ADMS 2015
Sixth International Workshop on Accelerating Data Management Systems Using Modern Processor and Storage Architectures

 
Monday, August 31, 2015
 
In conjunction with VLDB 2015
Kohala Coast, Hawai‘i
 
 
 
  Links
 
 
 
 
 
 
Workshop Overview

The objective of this one-day workshop is to investigate opportunities in accelerating data management systems and workloads (which include traditional OLTP, data warehousing/OLAP, ETL, Streaming/Real-time, Business Analytics, and XML/RDF Processing) using processors (e.g., commodity and specialized Multi-core, GPUs, FPGAs, and ASICs), storage systems (e.g., Storage-class Memories like SSDs and Phase-change Memory), and programming models like MapReduce, Spark, CUDA, OpenCL, and OpenACC.

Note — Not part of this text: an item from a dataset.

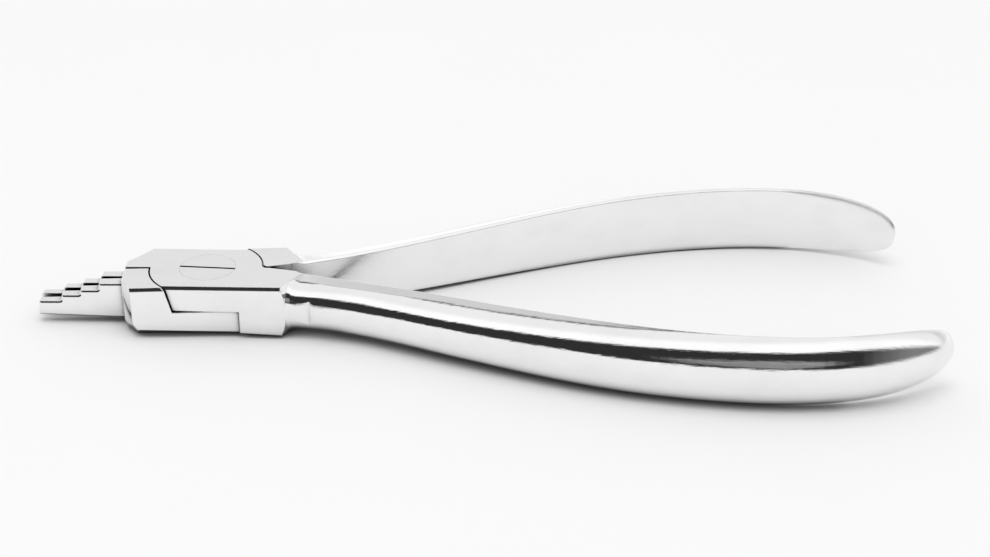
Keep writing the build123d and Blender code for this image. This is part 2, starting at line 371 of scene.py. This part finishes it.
def steel_colour(tree, settings, tone, smudge, radius, x):
    """The steel's colour with its smudges, and painted shade in the hollows at the joint and in
    the seams.
    """
    smudged = mix_colours(tree, smudge, opaque(settings.colour, tone),
                          opaque(settings.colour, tone * SMUDGED_COLOUR))
    # Painted shade: the steel's colour is darkened in the hollows between the necks, fading out
    # along X towards hollow_end.
    hollow = remap(tree, openness(tree, settings.hollow_reach), HOLLOW_OPENNESS,
                   (HOLLOW_SHADE, 1.0))
    by_joint = remap(tree, x, (settings.hollow_end, settings.hollow_end - settings.hollow_reach),
                     smooth=True)
    shaded = mix_colours(tree, by_joint, smudged, hollow, blend="MULTIPLY")
    worn = settings.edge_radius
    # Painted shade in the seams: the colour falls to a near-black grey deep in a seam, but not
    # where the edge radius is wide.
    clear = calculate(tree, "MAXIMUM",
                      remap(tree, openness(tree, settings.seam_reach), SEAM_OPENNESS),
                      remap(tree, radius, (worn, SEAM_CLEAR * worn)))
    return mix_colours(tree, clear, grey(SEAM_SHADE_GREY), shaded)


def steel_normal(tree, settings, marks, radius, x):
    """Worn edges, then ripples, then streaks, which nearly vanish on the lapped faces."""
    edges = tree.nodes.new("ShaderNodeBevel")
    edges.samples = EDGE_SAMPLES
    tree.links.new(radius, edges.inputs["Radius"])
    rippled = bump(tree, marks.outputs["Ripples"], settings.ripple_height, 1.0,
                   edges.outputs["Normal"])
    full = settings.polish_depth
    strength = remap(tree, x, (settings.lapped_end, settings.lapped_end + LAPPED_FADE),
                     (full * settings.lapped_share, full))
    return bump(tree, marks.outputs["Streaks"], STREAK_HEIGHT, strength, rippled)


def steel_material(name, settings, tone=1.0):
    """Mirror-polished stainless steel: worn edges, polishing marks, smudges, and painted shade in
    the seams and the hollows at the joint.
    """
    material, tree, output = new_material(name)
    place = tree.nodes.new("ShaderNodeTexCoord").outputs["Object"]
    x, _, z = split(tree, place)
    marks = tree.nodes.new("ShaderNodeGroup")
    marks.node_tree = bpy.data.node_groups.get("polish_marks") or polish_marks_group()
    tree.links.new(place, marks.inputs["Vector"])
    smudge = marks.outputs["Smudge"]
    radius = blend_radius(tree, settings, x, z)
    shader = tree.nodes.new("ShaderNodeBsdfPrincipled")
    shader.inputs["Metallic"].default_value = 1.0
    tree.links.new(steel_colour(tree, settings, tone, smudge, radius, x),
                   shader.inputs["Base Color"])
    clean = settings.roughness
    tree.links.new(remap(tree, smudge, (0.0, 1.0), (clean, SMUDGED_ROUGHNESS * clean)),
                   shader.inputs["Roughness"])
    tree.links.new(steel_normal(tree, settings, marks, radius, x), shader.inputs["Normal"])
    tree.links.new(shader.outputs["BSDF"], output.inputs["Surface"])
    return material


def finish_node(node, material):
    """Gives every face of a CAD node one finish."""
    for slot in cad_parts[node].material_slots:
        slot.material = material


class PLIERS_OT_halves(Operator):
    """Finish both halves in mirror-polished stainless steel"""
    bl_idname = "pliers.halves"
    bl_label = "Polish the halves"

    def execute(self, context):
        material = steel_material("polished_steel", context.scene.pliers_steel)
        for node in HALVES:
            finish_node(node, material)
        return {"FINISHED"}


class PLIERS_OT_screw(Operator):
    """Finish the pivot screw in ground and polished stainless steel"""
    bl_idname = "pliers.screw"
    bl_label = "Polish the pivot screw"

    def execute(self, context):
        finish_node(SCREW, steel_material("screw_steel", context.scene.pliers_steel, SCREW_TONE))
        return {"FINISHED"}


def window(tree, source, centre, inner, outer):
    """1 where the source lies within inner of the centre, and falling to 0 at outer."""
    distance = calculate(tree, "ABSOLUTE", calculate(tree, "SUBTRACT", source, centre))
    return remap(tree, distance, (outer, inner), smooth=True)


def squared_offset(tree, source, centre, half):
    """((source - centre) / half) squared."""
    offset = remap(tree, source, (centre, centre + half), clamp=False)
    return calculate(tree, "MULTIPLY", offset, offset)


def patch_share(tree, across, angle):
    """1 inside the pale patch's ellipse and 0 outside it, broken by long streaks."""
    distance = calculate(
        tree, "ADD",
        squared_offset(tree, across, PATCH["centre"], PATCH["half_width"]),
        squared_offset(tree, angle, math.radians(PATCH["angle"]),
                       math.radians(PATCH["half_angle"])))
    inside = remap(tree, distance, PATCH_EDGE, smooth=True)
    place = tree.nodes.new("ShaderNodeCombineXYZ")
    tree.links.new(across, place.inputs["X"])
    tree.links.new(angle, place.inputs["Y"])
    streaks = stretched_noise(tree, place.outputs[0], **PATCH_NOISE)
    whole = remap(tree, streaks, PATCH_BREAKS, (PATCH_BROKEN, 1.0))
    return calculate(tree, "MULTIPLY", inside, whole)


def strip_share(tree, across, angle):
    """1 on the narrow dark strip and 0 beside it."""
    by_angle = window(tree, angle, math.radians(STRIP["angle"]), math.radians(STRIP["inner"]),
                      math.radians(STRIP["outer"]))
    return calculate(tree, "MULTIPLY", by_angle,
                     window(tree, across, 0.0, STRIP["reach"], STRIP["fade"]))


def sky_ramp(tree, angle, brightest):
    """The brightness of SKY_STOPS at an angle in radians, as a share of the brightest."""
    first, last = SKY_STOPS[0][0], SKY_STOPS[-1][0]
    ramp = tree.nodes.new("ShaderNodeValToRGB")
    elements = ramp.color_ramp.elements
    while len(elements) < len(SKY_STOPS):
        elements.new(1.0)
    for element, (degree, value) in zip(elements, SKY_STOPS):
        element.position = (degree - first) / (last - first)
        element.color = grey(value / brightest)
    tree.links.new(remap(tree, angle, (math.radians(first), math.radians(last))),
                   ramp.inputs["Fac"])
    return ramp.outputs["Color"]


def studio_colour(tree, brightest):
    """What the steel mirrors; the angle is atan2(z, -y), so 0 is the camera's side."""
    direction = tree.nodes.new("ShaderNodeTexCoord").outputs["Generated"]
    across, y, z = split(tree, direction)
    angle = calculate(tree, "ARCTAN2", z, calculate(tree, "MULTIPLY", y, -1.0))
    colour = mix_colours(tree, patch_share(tree, across, angle),
                         sky_ramp(tree, angle, brightest), grey(PATCH["value"] / brightest))
    colour = mix_colours(tree, strip_share(tree, across, angle), colour,
                         grey(STRIP["value"] / brightest))
    least = remap(tree, across, (END_GREY["from"], END_GREY["to"]),
                  (0.0, END_GREY["value"] / brightest))
    return mix_colours(tree, 1.0, colour, least, blend="LIGHTEN")


def background_shader(tree, colour, strength=1.0):
    """The light of one part of the world."""
    node = tree.nodes.new("ShaderNodeBackground")
    feed(tree, colour, node.inputs["Color"])
    node.inputs["Strength"].default_value = strength
    return node.outputs[0]


def mix_shaders(tree, share, first, second):
    """The first shader where the share is 0 and the second where it is 1."""
    node = tree.nodes.new("ShaderNodeMixShader")
    for given, socket in zip((share, first, second), node.inputs):
        tree.links.new(given, socket)
    return node.outputs[0]


def studio_world(background, fill):
    """Plain white for the camera, the studio for reflections, and a plain fill for the rest."""
    world = bpy.data.worlds.new("studio")
    bpy.context.scene.world = world
    world.use_nodes = True
    tree = world.node_tree
    tree.nodes.clear()
    brightest = max(value for _, value in SKY_STOPS)
    sky = background_shader(tree, studio_colour(tree, brightest), brightest)
    path = tree.nodes.new("ShaderNodeLightPath")
    mirrored = calculate(tree, "MAXIMUM", path.outputs["Is Glossy Ray"],
                         path.outputs["Is Transmission Ray"])
    lit = mix_shaders(tree, mirrored, background_shader(tree, grey(fill)), sky)
    seen = mix_shaders(tree, path.outputs["Is Camera Ray"], lit,
                       background_shader(tree, grey(background)))
    output = tree.nodes.new("ShaderNodeOutputWorld")
    tree.links.new(seen, output.inputs["Surface"])


def soft_lamp(settings):
    """A round lamp above and a little forward, which the steel doesn't mirror.

    The disc gives the table share = radiance * seen * slant squared, where seen is the part of
    the sky that it would fill straight above and slant the cosine squared of its slope. Its power
    is pi squared * radius squared * radiance.
    """
    radius = settings.lamp_width / 2
    seen = radius ** 2 / (radius ** 2 + settings.lamp_height ** 2)
    slant = settings.lamp_height ** 2 / (settings.lamp_height ** 2 + settings.lamp_forward ** 2)
    data = bpy.data.lights.new("soft_lamp", "AREA")
    data.shape = "DISK"
    data.size = settings.lamp_width
    data.energy = settings.lamp_share / (seen * slant ** 2) * math.pi ** 2 * radius ** 2
    lamp = bpy.data.objects.new("soft_lamp", data)
    x, y, _ = settings.target
    lamp.location = (x, y - settings.lamp_forward, settings.lamp_height)
    lamp.visible_glossy = False
    bpy.context.scene.collection.objects.link(lamp)


def floor_material(settings):
    """Matt white table top, faintly mottled, with a painted contact shadow where the pliers touch
    it.
    """
    material, tree, output = new_material("table_top")
    grain = tree.nodes.new("ShaderNodeTexNoise")
    grain.inputs["Scale"].default_value = FLOOR_GRAIN
    tree.links.new(tree.nodes.new("ShaderNodeTexCoord").outputs["Object"],
                   grain.inputs["Vector"])
    colour = mix_colours(tree, grain.outputs["Fac"], opaque(settings.floor_colour),
                         opaque(settings.floor_colour, FLOOR_MOTTLE))
    # Painted shadow: the table's colour darkens towards a near-black grey where the pliers close
    # it in.
    contact = remap(tree, openness(tree, settings.contact_reach), CONTACT_OPENNESS,
                    (CONTACT_SHARE, 1.0))
    shader = tree.nodes.new("ShaderNodeBsdfDiffuse")
    tree.links.new(mix_colours(tree, contact, grey(CONTACT_COLOUR), colour),
                   shader.inputs["Color"])
    tree.links.new(shader.outputs[0], output.inputs["Surface"])
    return material


def photo_camera(settings):
    """The camera at the photograph's place, from its azimuth, elevation, roll and distance."""
    a, e, r = settings.azimuth, settings.elevation, settings.roll
    back = Vector((math.sin(a) * math.cos(e), -math.cos(a) * math.cos(e), math.sin(e)))
    level = Vector((math.cos(a), math.sin(a), 0.0))
    upright = back.cross(level)
    right = level * math.cos(r) + upright * math.sin(r)
    up = upright * math.cos(r) - level * math.sin(r)
    data = bpy.data.cameras.new("camera")
    data.sensor_width = SENSOR_WIDTH
    data.lens = settings.focal_length
    data.clip_start = CLIP_START
    camera = bpy.data.objects.new("camera", data)
    bpy.context.scene.collection.objects.link(camera)
    place = Vector(settings.target) + back * settings.distance
    turn = Matrix((right, up, back)).transposed().to_4x4()
    camera.matrix_world = Matrix.Translation(place) @ turn
    bpy.context.scene.camera = camera


class PLIERS_OT_stage(Operator):
    """Lay the pliers on a pale table in soft light, seen from the photograph's angle"""
    bl_idname = "pliers.stage"
    bl_label = "Set the stage"

    def execute(self, context):
        settings = context.scene.pliers_stage
        rests = [handle_rest(node) for node in HALVES]
        rests.append(joint_rest("lower_half"))
        points = floor_points(settings.floor_reach, rests)
        floor = mesh_object("table_top", points, grid_faces(*points.shape[:2]))
        floor.data.materials.append(floor_material(settings))
        studio_world(settings.background, 1.0 - settings.lamp_share)
        soft_lamp(settings)
        photo_camera(settings)
        context.scene.view_settings.view_transform = "Standard"
        return {"FINISHED"}


class PLIERS_PT_panel(Panel):
    """Steps that finish and show the pliers"""
    bl_label = "Pliers"
    bl_idname = "PLIERS_PT_panel"
    bl_space_type = "VIEW_3D"
    bl_region_type = "UI"
    bl_category = "Pliers"

    def draw(self, context):
        for step in STEPS:
            self.layout.operator(step.bl_idname)


STEPS = (PLIERS_OT_halves, PLIERS_OT_screw, PLIERS_OT_stage)
CLASSES = (SteelSettings, StageSettings, *STEPS, PLIERS_PT_panel)


def register():
    for cls in CLASSES:
        bpy.utils.register_class(cls)
    bpy.types.Scene.pliers_steel = PointerProperty(type=SteelSettings)
    bpy.types.Scene.pliers_stage = PointerProperty(type=StageSettings)


def unregister():
    del bpy.types.Scene.pliers_stage
    del bpy.types.Scene.pliers_steel
    for cls in reversed(CLASSES):
        bpy.utils.unregister_class(cls)


def main():
    register()
    bpy.ops.pliers.halves()
    bpy.ops.pliers.screw()
    bpy.ops.pliers.stage()


if __name__ == "__main__":
    main()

The current data management scenario is characterized by the following trends: traditional OLTP and OLAP/data warehousing systems are being used for increasing complex workloads (e.g., Petabyte of data, complex queries under real-time constraints, etc.); applications are becoming far more distributed, often consisting of different data processing components; non-traditional domains such as bio-informatics, social networking, mobile computing, sensor applications, gaming are generating growing quantities of data of different types; economical and energy constraints are leading to greater consolidation and virtualization of resources; and analyzing vast quantities of complex data is becoming more important than traditional transactional processing.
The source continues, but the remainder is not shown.